The ‘First World War’ was a global war originating in Europe and which lasted from 28 July 1914 to 11 November 1918. Yet, mere months after its commencement, there was a series of widespread ‘unofficial’ ceasefires along the Western Front around Christmas 1914. Hostilities had lulled as leadership on both sides reconsidered their strategies following the stalemate which resulted from the indecisive result of the ‘First Battle of Ypres’.
In the week leading up to the 25th December 1914, French, German and British soldiers crossed trenches to exchange seasonal greetings and to talk to each other. In some areas, men from both sides ventured into ‘No Man’s Land’ on Christmas Eve and Christmas Day to mingle and exchange food and souvenirs. There were joint burial ceremonies and prisoner swaps, while several meetings ended in carol-singing. Men played games of football with one another, creating one of the most memorable images of the truce. But no soldier from either camp who took part in this unconventional truce will ever forget ‘Silent Night’ being sung in both German and English during that Christmas-Eve truce of 1914.
Christmas truces were particularly significant due to the number of men involved and the level of their participation.
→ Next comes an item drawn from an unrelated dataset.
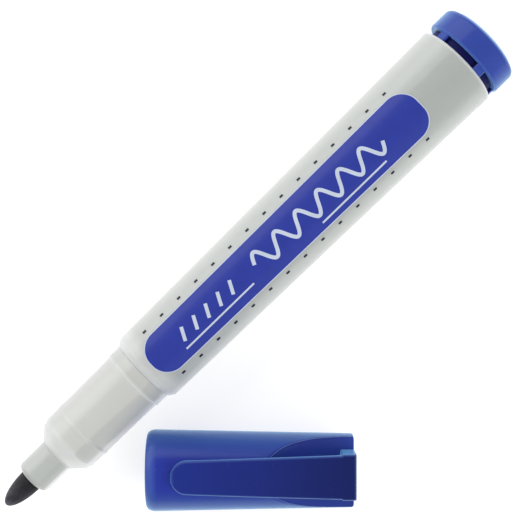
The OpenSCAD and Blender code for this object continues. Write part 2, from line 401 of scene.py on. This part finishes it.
def clear_plastic():
    """The barrel's milky polypropylene, paler over the neck's spigot, with painted highlights at
    its ends and painted light on its sides.
    """
    colour = (0.462, 0.482, 0.452)
    pale = (0.70, 0.71, 0.69)
    backed = (0.62, 0.63, 0.60)
    material, tree, shader = new_material("milky_plastic", colour, 0.3, **MILKY)
    # Painted highlights: the pale stops at the front and rear rims.
    stops = [(0.0, pale), (0.9, pale), (1.5, backed), (2.6, backed), (4.5, colour),
             (BARREL_LEN - 0.7, colour), (BARREL_LEN - 0.35, pale)]
    along = colours_along(tree, 0, BARREL_LEN, stops)
    mixed = faintly_clouded(tree, along, 0.95, 90, (0.25, 1, 1))
    # Painted light: both sides turn pale where they face +Y or -Y.
    shaded = side_tones(tree, mixed, [(FAR_SIDE, pale, [(0.42, 0.0), (0.55, 0.25), (1.0, 0.35)]),
                                      (CAP_SIDE, pale, [(0.6, 0.0), (0.9, 0.2), (1.0, 0.35)])])
    tree.links.new(shaded, shader.inputs["Base Color"])
    milky_surface(tree, shader)
    return material


def front_plastic():
    """The same plastic, thinner, stained by ink at the nose, with painted highlights at its
    shoulder, bead and collar ring, painted shade just behind the collar, a painted shade stripe
    along one side, painted light on the cap's side and painted shade on the far side.
    """
    clean = (0.655, 0.655, 0.61)
    pale = (0.73, 0.74, 0.71)
    ring = (0.67, 0.68, 0.65)
    nose = (0.535, 0.55, 0.515)
    # Colour of the painted shade stripe along the neck.
    shade_stripe = (0.46, 0.475, 0.45)
    material, tree, shader = new_material("milky_front_plastic", clean, 0.3, **MILKY)
    # Painted highlights: pale at the shoulder and the collar ring, the ring colour at the bead;
    # painted shade just behind the collar.
    stops = [(NOSE_RIM, tinted(nose, 0.72)), (NOSE_RIM + 1.3, nose), (NOSE_BACK - 0.4, nose),
             (NOSE_BACK + 0.4, pale), (NECK_FRONT - 0.6, pale), (NECK_FRONT + 0.6, clean),
             (BEAD_X - 0.5, clean), (BEAD_X, ring), (BEAD_X + 0.5, clean),
             (COLLAR_FRONT - 0.5, clean), (COLLAR_FRONT + 0.3, pale),
             (COLLAR_FRONT + 0.9, tinted(clean, 0.9)), (-0.2, tinted(clean, 0.95))]
    along = colours_along(tree, NOSE_RIM, 0, stops)
    # Painted shade stripe, painted light on the cap's side, painted shade on the far side.
    shaded = side_tones(tree, along, [(SHADE_STRIPE_SIDE, shade_stripe, [(0.925, 0.0), (0.96, 0.5)]),
                                      (CAP_SIDE, grey(0.9), [(0.8, 0.0), (0.9, 0.6), (1.0, 0.9)]),
                                      (FAR_SIDE, grey(0.5), [(0.5, 0.0), (1.0, 0.6)])])
    tree.links.new(shaded, shader.inputs["Base Color"])
    milky_surface(tree, shader)
    return material


def gloss_plastic(name, roughness=0.22):
    """Moulded blue plastic with a soft gloss and small handling marks; its colour comes later."""
    material, tree, shader = new_material(
        name, grey(0.5), roughness, Coat_Weight=0.06, Coat_Roughness=0.1, IOR=1.45,
        Subsurface_Weight=0.1, Subsurface_Scale=0.002, Sheen_Weight=0.8, Sheen_Roughness=0.4)
    shader.inputs["Specular IOR Level"].default_value = 0.25
    shader.inputs["Sheen Tint"].default_value = (0.25, 0.65, 1.0, 1)
    rough_patches(tree, shader, roughness * 0.9, roughness * 1.25, 320)
    bumps(tree, shader, 0.05, 3000, 0.00004)
    return material, tree, shader


def lit_sides(tree, shader, base, edge, sides):
    """The base colour, turning to edge's colour as painted light on the sides."""
    mixed = blended(tree, "MIX", sides, base, edge)
    tree.links.new(faintly_clouded(tree, mixed, 0.94, 120), shader.inputs["Base Color"])


def cap_plastic(name, front, rear):
    """The cap's blue, with a painted highlight at its mouth, a second colour towards the closed end
    for painted shade on the clip and painted light on the scoop, and painted light on faces turned
    to the sides and along the axis.
    """
    lip_highlight = (0.050, 0.095, 0.42)
    # Painted light on faces turned to the sides and along the axis, and on the clip's edges.
    edge = (0.032, 0.084, 0.34)
    material, tree, shader = gloss_plastic(name)
    # A painted highlight at the mouth, then the colours towards the closed end.
    base = ramp(tree, along_axis(tree, CAP_MOUTH, CAP_END),
                [(0.0, lip_highlight), (0.02, lip_highlight), (0.05, front), (0.2, front), (1.0, rear)])
    along, beside = cap_frame().col[0].xyz, cap_frame().col[1].xyz
    sides = facing(tree, [beside, -beside, along, -along],
                   [(0.37, 0.0), (0.66, 0.5), (0.89, 1.0)])
    lit_sides(tree, shader, base, edge, sides)
    return material


def scoop_highlight_plastic():
    """A pale material on the scoop's arris, as a painted highlight."""
    colour = (0.085, 0.15, 0.46)
    material, tree, shader = new_material("cap_edge_highlight", colour, 0.3, Coat_Weight=0.2)
    vary(tree, shader, colour, 0.06, 300)
    bumps(tree, shader, 0.10, 3000, 0.00004)
    return material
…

Even in very peaceful sectors, dozens of men openly congregating in daylight was remarkable, and are often seen as a symbolic moment of peace and humanity amidst one of the most violent events of human history.
There are three things that tell me when Christmas has truly begun. First is the erection of the family Christmas Tree, second is the singing of ‘Silent Night’ at the high spot of the Midnight Mass and third is seeing the faces of little children light up in sheer pleasure and surprise on Christmas morning as they eagerly unwrap their presents beneath the family Christmas tree.
I know that not all families are fortunate to have such memories in their family scrap albums, and I deeply feel for them in this respect. I thank my Maker though that these three memories have remained with me ever since my adult years of getting married and parenting children. Since I found lasting love with my wife and soul mate, Sheila, the spiritual dimension of Christmas became ever brighter in both the heavens and our home.
Sheila and I wish you all a very Merry Christmas and a Happy New Year.